<<<<

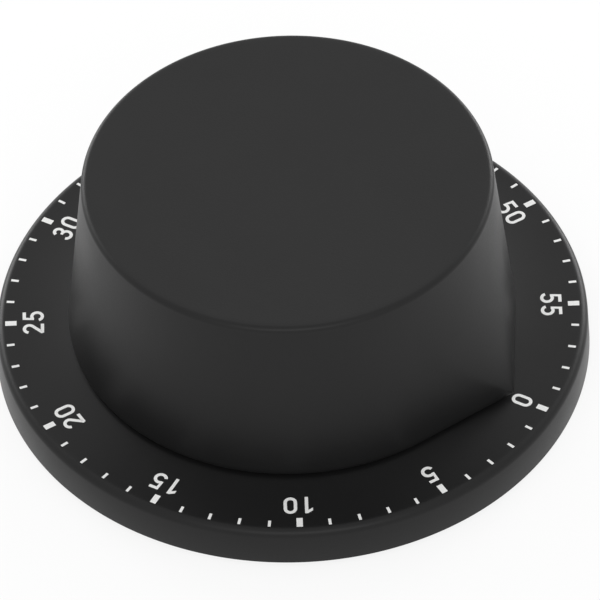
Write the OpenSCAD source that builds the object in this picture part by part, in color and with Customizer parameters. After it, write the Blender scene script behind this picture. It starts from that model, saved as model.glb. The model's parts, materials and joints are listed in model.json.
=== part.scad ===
// Mechanical kitchen timer: a round base with a minute dial, and a tall tapered knob that winds
// the clockwork inside it and points at the minutes left.
// Millimetres. The origin is the middle of the underside, +Z runs up the knob's axis and
// +X runs from the axis to the zero mark of the dial.

/* [Base] */
// Outer diameter of the base at its foot
base_d = 80; // [76:1:100]
// Height of the base above the cover's underside
base_h = 5.7; // [5.4:0.1:8]
// How far the rubber ring stands out below the cover
foot_proud = 0.8; // [0.4:0.1:1.5]
// How far the rim leans in from its foot to its rounded edge
rim_lean = 0.2; // [0:0.1:1]
// Radius of the rim's rounded upper edge
rim_round = 1.1; // [0.4:0.1:1.5]
// Thickness of the rim's wall
rim_wall = 2; // [1.6:0.1:3]
// Thickness of the dial's plate
dial_t = 1.6; // [1.2:0.1:2]
// Height of the collar that stands up from the dial inside the knob
collar_h = 1.8; // [1:0.1:3]
// Thickness of the back cover
cover_t = 1.6; // [1.4:0.1:2.2]
// Width of the rubber ring
foot_w = 3.5; // [2.5:0.1:4]

/* [Knob] */
// Diameter of the knob's flat top
knob_top_d = 54.9; // [54:0.5:66]
// Diameter of the knob's round lower edge
knob_base_d = 60.2; // [59.5:0.5:66]
// Height of the knob
knob_h = 25.14; // [24.5:0.1:32]
// Gap between the knob's lower edge and the dial
knob_gap = 0.76; // [0.4:0.02:1.5]
// Distance from the axis to the tip of the pointer
pointer_r = 33.6; // [33:0.1:36]
// Thickness of the knob's side
knob_wall = 1.8; // [1.2:0.1:2]
// Thickness of the knob's top
knob_roof = 2.2; // [1.6:0.1:3]
// Size of the small round along the knob's upper edge
knob_edge = 0.8; // [0.4:0.1:1.2]

/* [Movement frame] */
// Thickness of each clockwork plate
plate_t = 1; // [0.8:0.1:1.5]
// Space between the two plates
plate_gap = 12.5; // [12.5:0.1:15]
// Diameter of the pillars between the plates
pillar_d = 3.6; // [3:0.1:4.4]
// Clearance between the plates and the inside of the knob's top
plate_clear = 1.05; // [0.6:0.05:1.4]
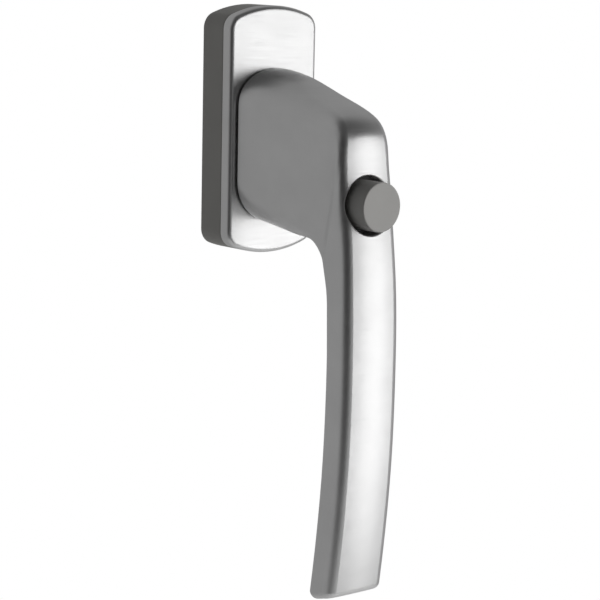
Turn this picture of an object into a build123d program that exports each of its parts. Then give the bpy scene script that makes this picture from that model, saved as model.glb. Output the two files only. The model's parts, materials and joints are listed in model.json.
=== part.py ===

>>>>

Written task: All of the entries above need to be reproduced exactly.

Reply:
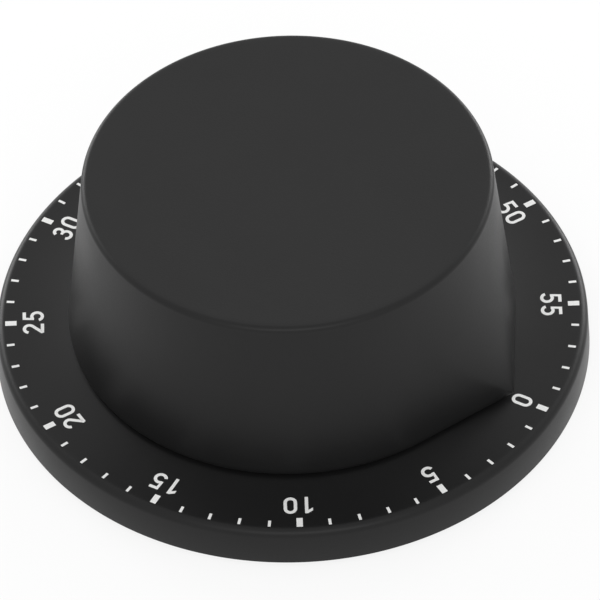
Write the OpenSCAD source that builds the object in this picture part by part, in color and with Customizer parameters. After it, write the Blender scene script behind this picture. It starts from that model, saved as model.glb. The model's parts, materials and joints are listed in model.json.
=== part.scad ===
// Mechanical kitchen timer: a round base with a minute dial, and a tall tapered knob that winds
// the clockwork inside it and points at the minutes left.
// Millimetres. The origin is the middle of the underside, +Z runs up the knob's axis and
// +X runs from the axis to the zero mark of the dial.

/* [Base] */
// Outer diameter of the base at its foot
base_d = 80; // [76:1:100]
// Height of the base above the cover's underside
base_h = 5.7; // [5.4:0.1:8]
// How far the rubber ring stands out below the cover
foot_proud = 0.8; // [0.4:0.1:1.5]
// How far the rim leans in from its foot to its rounded edge
rim_lean = 0.2; // [0:0.1:1]
// Radius of the rim's rounded upper edge
rim_round = 1.1; // [0.4:0.1:1.5]
// Thickness of the rim's wall
rim_wall = 2; // [1.6:0.1:3]
// Thickness of the dial's plate
dial_t = 1.6; // [1.2:0.1:2]
// Height of the collar that stands up from the dial inside the knob
collar_h = 1.8; // [1:0.1:3]
// Thickness of the back cover
cover_t = 1.6; // [1.4:0.1:2.2]
// Width of the rubber ring
foot_w = 3.5; // [2.5:0.1:4]

/* [Knob] */
// Diameter of the knob's flat top
knob_top_d = 54.9; // [54:0.5:66]
// Diameter of the knob's round lower edge
knob_base_d = 60.2; // [59.5:0.5:66]
// Height of the knob
knob_h = 25.14; // [24.5:0.1:32]
// Gap between the knob's lower edge and the dial
knob_gap = 0.76; // [0.4:0.02:1.5]
// Distance from the axis to the tip of the pointer
pointer_r = 33.6; // [33:0.1:36]
// Thickness of the knob's side
knob_wall = 1.8; // [1.2:0.1:2]
// Thickness of the knob's top
knob_roof = 2.2; // [1.6:0.1:3]
// Size of the small round along the knob's upper edge
knob_edge = 0.8; // [0.4:0.1:1.2]

/* [Movement frame] */
// Thickness of each clockwork plate
plate_t = 1; // [0.8:0.1:1.5]
// Space between the two plates
plate_gap = 12.5; // [12.5:0.1:15]
// Diameter of the pillars between the plates
pillar_d = 3.6; // [3:0.1:4.4]
// Clearance between the plates and the inside of the knob's top
plate_clear = 1.05; // [0.6:0.05:1.4]
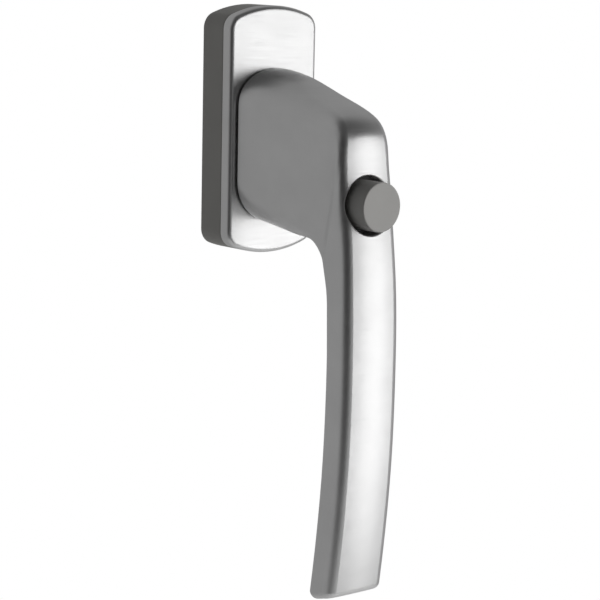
Turn this picture of an object into a build123d program that exports each of its parts. Then give the bpy scene script that makes this picture from that model, saved as model.glb. Output the two files only. The model's parts, materials and joints are listed in model.json.
=== part.py ===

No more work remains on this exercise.